Wiltons Music Hall, London
The affecting tale of Jews escaping persecution to find new beginnings in Canada a century ago is a rollicking piece of folk music theatre

Old Stock is a pleasantly eccentric ode to family. Canadian playwright Hannah Moscovitch’s song cycle tells the story of her great-grandparents, who were Jewish refugees fleeing religious persecution in Romania. Serenaded by a klezmer quintet, we drop in on the awkward but persistent Chaim (Eric da Costa) and wryly melancholic Chaya (Mary Fay Coady) when they meet in Canada at the start of the 20th century.

Sweet and sparse, though somewhat anodyne, their sketches of romance shift from comedic to tragic. In each scene, one is unable to provide what the other needs: safety, certainty, love. But together, they muddle through. Loss and longing linger as their efforts to have a child remind the pair about the families they couldn’t bring with them.

Cheering Chaim and Chaya on is our erratic narrator, the magnificently bearded Ben Caplan, who created the piece with Moscovitch and the director and songwriter, Christian Barry. Caplan’s playful, didactic character goes by the name of The Wanderer, and has the air of an overly keen lecturer. With lungs as powerful as an ocean, his voice echoes an accordion, breath growling and rolling through octaves of Yiddish prayer and comedy song.

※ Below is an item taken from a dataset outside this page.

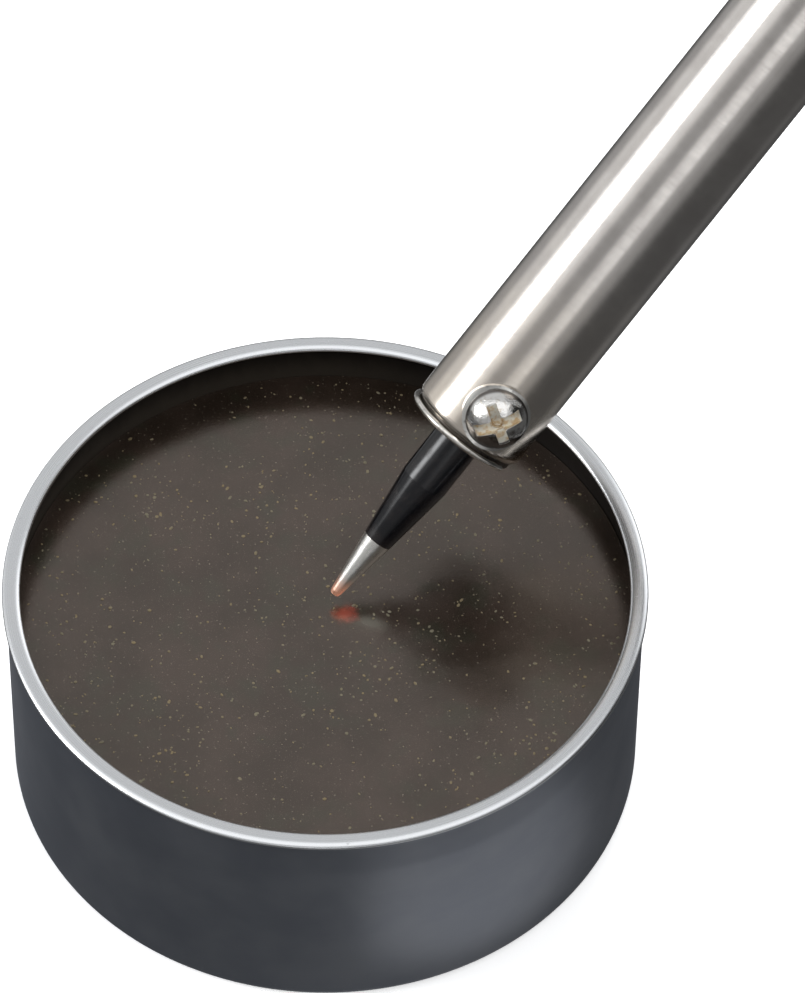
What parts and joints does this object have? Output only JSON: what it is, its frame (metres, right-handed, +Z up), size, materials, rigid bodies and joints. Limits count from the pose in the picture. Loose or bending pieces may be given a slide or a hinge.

Captivating … Ben Caplan as narrator The Wanderer.
Captivating … Ben Caplan as narrator The Wanderer. Photograph: Tristram Kenton/The Guardian

Though Caplan’s presence is captivating, his songs are meandering addendums that too often feel either dislocated from or directly repetitive of the action behind him. Heavy metaphors claw for universality when it’s the smaller details of the story that bury their roots in the past and push forward into the present.

They perform in an old shipping container; everything here is temporary. The doors are flung open to reveal a richly decorated, fabric-draped interior with a samovar centre-stage, Jeff Kingsbury on drums and Kelsey McNulty on keyboard and accordion. Coady joins them on violin and Da Costa effortlessly switches between instruments.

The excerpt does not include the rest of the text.